▼

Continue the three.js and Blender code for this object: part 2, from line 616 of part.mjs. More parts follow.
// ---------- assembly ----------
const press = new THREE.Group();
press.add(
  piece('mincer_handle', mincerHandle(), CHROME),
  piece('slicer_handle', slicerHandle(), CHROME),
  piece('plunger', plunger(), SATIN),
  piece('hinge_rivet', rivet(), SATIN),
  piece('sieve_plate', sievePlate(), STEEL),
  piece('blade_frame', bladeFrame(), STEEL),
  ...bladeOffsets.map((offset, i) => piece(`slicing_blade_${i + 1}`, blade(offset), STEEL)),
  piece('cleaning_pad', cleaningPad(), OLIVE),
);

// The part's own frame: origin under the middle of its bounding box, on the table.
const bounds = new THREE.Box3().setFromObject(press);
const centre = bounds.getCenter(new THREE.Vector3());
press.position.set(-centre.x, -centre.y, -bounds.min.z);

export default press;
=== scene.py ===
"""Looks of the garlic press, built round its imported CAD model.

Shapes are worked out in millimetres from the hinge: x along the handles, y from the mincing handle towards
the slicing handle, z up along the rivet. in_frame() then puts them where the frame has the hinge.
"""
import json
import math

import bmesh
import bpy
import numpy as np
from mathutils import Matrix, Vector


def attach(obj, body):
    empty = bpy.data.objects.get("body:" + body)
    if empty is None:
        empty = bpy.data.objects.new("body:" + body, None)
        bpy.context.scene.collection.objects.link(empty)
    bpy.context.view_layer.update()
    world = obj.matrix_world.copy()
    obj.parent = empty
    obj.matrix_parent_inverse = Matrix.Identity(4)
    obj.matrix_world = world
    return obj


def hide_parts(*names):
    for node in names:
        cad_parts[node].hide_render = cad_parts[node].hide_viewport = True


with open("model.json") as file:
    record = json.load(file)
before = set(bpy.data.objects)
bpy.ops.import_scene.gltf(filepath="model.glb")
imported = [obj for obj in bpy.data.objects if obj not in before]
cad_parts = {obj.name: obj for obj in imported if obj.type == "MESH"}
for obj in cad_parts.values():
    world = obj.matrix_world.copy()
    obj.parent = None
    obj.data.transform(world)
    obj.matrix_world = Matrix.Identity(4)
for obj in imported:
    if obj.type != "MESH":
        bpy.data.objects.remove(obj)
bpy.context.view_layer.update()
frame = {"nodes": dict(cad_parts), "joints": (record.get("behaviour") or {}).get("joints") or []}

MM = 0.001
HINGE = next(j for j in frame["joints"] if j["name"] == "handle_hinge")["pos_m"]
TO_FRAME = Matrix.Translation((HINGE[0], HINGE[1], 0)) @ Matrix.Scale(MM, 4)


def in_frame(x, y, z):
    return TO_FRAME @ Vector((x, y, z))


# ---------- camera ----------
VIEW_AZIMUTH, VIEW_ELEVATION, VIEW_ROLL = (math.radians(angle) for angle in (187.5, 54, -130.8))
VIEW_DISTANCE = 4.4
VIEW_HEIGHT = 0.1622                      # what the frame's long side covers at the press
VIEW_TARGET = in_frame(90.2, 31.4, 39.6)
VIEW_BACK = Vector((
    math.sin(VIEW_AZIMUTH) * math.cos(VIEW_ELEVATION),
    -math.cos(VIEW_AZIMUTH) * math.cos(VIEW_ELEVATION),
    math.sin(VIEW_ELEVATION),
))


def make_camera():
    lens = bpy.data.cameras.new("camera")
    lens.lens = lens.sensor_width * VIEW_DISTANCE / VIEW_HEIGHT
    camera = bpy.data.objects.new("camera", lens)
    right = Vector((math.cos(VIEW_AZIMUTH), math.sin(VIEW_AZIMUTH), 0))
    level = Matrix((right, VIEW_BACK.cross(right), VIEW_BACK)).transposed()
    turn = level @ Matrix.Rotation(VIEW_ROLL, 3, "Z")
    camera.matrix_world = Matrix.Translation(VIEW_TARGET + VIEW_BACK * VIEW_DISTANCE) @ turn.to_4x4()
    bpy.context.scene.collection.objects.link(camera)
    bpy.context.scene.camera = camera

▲

> _Task details_: In the listing above, locate the line containing "on the table." and the line containing "before = set(bpy.data.objects)". Transcribe those two lines and everything between them, exactly as written.

> _Correct result_:
// The part's own frame: origin under the middle of its bounding box, on the table.
const bounds = new THREE.Box3().setFromObject(press);
const centre = bounds.getCenter(new THREE.Vector3());
press.position.set(-centre.x, -centre.y, -bounds.min.z);

export default press;
=== scene.py ===
"""Looks of the garlic press, built round its imported CAD model.

Shapes are worked out in millimetres from the hinge: x along the handles, y from the mincing handle towards
the slicing handle, z up along the rivet. in_frame() then puts them where the frame has the hinge.
"""
import json
import math

import bmesh
import bpy
import numpy as np
from mathutils import Matrix, Vector


def attach(obj, body):
    empty = bpy.data.objects.get("body:" + body)
    if empty is None:
        empty = bpy.data.objects.new("body:" + body, None)
        bpy.context.scene.collection.objects.link(empty)
    bpy.context.view_layer.update()
    world = obj.matrix_world.copy()
    obj.parent = empty
    obj.matrix_parent_inverse = Matrix.Identity(4)
    obj.matrix_world = world
    return obj


def hide_parts(*names):
    for node in names:
        cad_parts[node].hide_render = cad_parts[node].hide_viewport = True


with open("model.json") as file:
    record = json.load(file)
before = set(bpy.data.objects)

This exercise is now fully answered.